Required task:
Identify the lines that include the word "model", then copy all of them.

☆ ☆ ☆ ☆ ☆ ☆ ☆

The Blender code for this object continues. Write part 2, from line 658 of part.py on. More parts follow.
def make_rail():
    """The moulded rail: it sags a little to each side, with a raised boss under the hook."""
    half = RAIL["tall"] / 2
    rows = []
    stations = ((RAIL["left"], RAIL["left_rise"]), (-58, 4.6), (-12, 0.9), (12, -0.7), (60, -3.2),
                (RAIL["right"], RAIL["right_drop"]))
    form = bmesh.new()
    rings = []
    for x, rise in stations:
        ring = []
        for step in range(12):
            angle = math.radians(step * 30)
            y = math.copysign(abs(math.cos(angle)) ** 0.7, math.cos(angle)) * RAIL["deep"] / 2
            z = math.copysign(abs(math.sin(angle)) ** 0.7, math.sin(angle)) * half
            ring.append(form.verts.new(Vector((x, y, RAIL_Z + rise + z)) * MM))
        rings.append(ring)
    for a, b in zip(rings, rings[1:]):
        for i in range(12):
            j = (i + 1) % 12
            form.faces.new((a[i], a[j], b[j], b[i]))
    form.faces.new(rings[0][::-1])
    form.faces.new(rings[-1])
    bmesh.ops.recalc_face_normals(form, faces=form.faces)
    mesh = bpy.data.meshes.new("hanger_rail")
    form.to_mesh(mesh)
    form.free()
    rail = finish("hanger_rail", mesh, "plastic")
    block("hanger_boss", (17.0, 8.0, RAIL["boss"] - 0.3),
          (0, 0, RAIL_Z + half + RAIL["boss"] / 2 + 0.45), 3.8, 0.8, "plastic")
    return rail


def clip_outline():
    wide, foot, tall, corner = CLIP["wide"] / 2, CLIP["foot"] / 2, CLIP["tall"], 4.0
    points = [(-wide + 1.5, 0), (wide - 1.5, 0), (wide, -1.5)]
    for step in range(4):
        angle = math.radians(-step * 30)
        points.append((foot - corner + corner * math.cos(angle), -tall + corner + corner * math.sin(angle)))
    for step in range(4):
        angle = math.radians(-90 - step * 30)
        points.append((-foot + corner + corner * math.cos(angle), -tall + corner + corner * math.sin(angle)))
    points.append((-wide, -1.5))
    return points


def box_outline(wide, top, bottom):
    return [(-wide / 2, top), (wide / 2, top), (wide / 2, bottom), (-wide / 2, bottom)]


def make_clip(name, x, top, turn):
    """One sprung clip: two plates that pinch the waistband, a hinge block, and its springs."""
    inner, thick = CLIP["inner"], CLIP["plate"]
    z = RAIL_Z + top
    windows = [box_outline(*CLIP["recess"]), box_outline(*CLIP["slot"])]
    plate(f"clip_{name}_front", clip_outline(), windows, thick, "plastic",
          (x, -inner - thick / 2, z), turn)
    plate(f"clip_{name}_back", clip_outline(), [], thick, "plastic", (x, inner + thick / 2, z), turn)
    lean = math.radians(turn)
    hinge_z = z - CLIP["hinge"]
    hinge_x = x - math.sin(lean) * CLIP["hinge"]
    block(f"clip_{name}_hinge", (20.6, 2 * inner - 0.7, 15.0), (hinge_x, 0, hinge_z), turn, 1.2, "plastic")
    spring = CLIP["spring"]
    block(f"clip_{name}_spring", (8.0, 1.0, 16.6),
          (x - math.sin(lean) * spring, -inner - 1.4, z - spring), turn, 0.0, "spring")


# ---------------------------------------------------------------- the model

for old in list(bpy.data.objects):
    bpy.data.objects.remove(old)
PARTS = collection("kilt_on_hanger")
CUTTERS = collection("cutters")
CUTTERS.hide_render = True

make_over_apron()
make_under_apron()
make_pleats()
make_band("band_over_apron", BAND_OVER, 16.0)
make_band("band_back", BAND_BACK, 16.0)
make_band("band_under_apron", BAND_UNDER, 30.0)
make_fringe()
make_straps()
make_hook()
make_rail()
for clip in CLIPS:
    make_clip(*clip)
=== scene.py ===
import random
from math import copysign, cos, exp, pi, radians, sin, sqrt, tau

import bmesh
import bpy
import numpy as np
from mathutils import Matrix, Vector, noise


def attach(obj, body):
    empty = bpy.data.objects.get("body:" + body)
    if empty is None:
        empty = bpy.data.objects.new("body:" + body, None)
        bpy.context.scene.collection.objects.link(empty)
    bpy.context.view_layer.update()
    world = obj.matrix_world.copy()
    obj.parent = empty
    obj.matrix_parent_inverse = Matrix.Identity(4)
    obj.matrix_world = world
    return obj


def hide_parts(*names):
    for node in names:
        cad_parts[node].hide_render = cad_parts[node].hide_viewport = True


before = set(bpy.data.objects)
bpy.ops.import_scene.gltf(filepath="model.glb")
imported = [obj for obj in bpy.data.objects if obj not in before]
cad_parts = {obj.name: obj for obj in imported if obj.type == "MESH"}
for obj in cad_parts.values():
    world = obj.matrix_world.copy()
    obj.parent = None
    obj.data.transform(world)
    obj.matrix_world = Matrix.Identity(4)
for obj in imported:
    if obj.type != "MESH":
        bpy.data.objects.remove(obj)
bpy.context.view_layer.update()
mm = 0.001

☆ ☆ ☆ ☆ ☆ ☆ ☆

Task answer:
# ---------------------------------------------------------------- the model
bpy.ops.import_scene.gltf(filepath="model.glb")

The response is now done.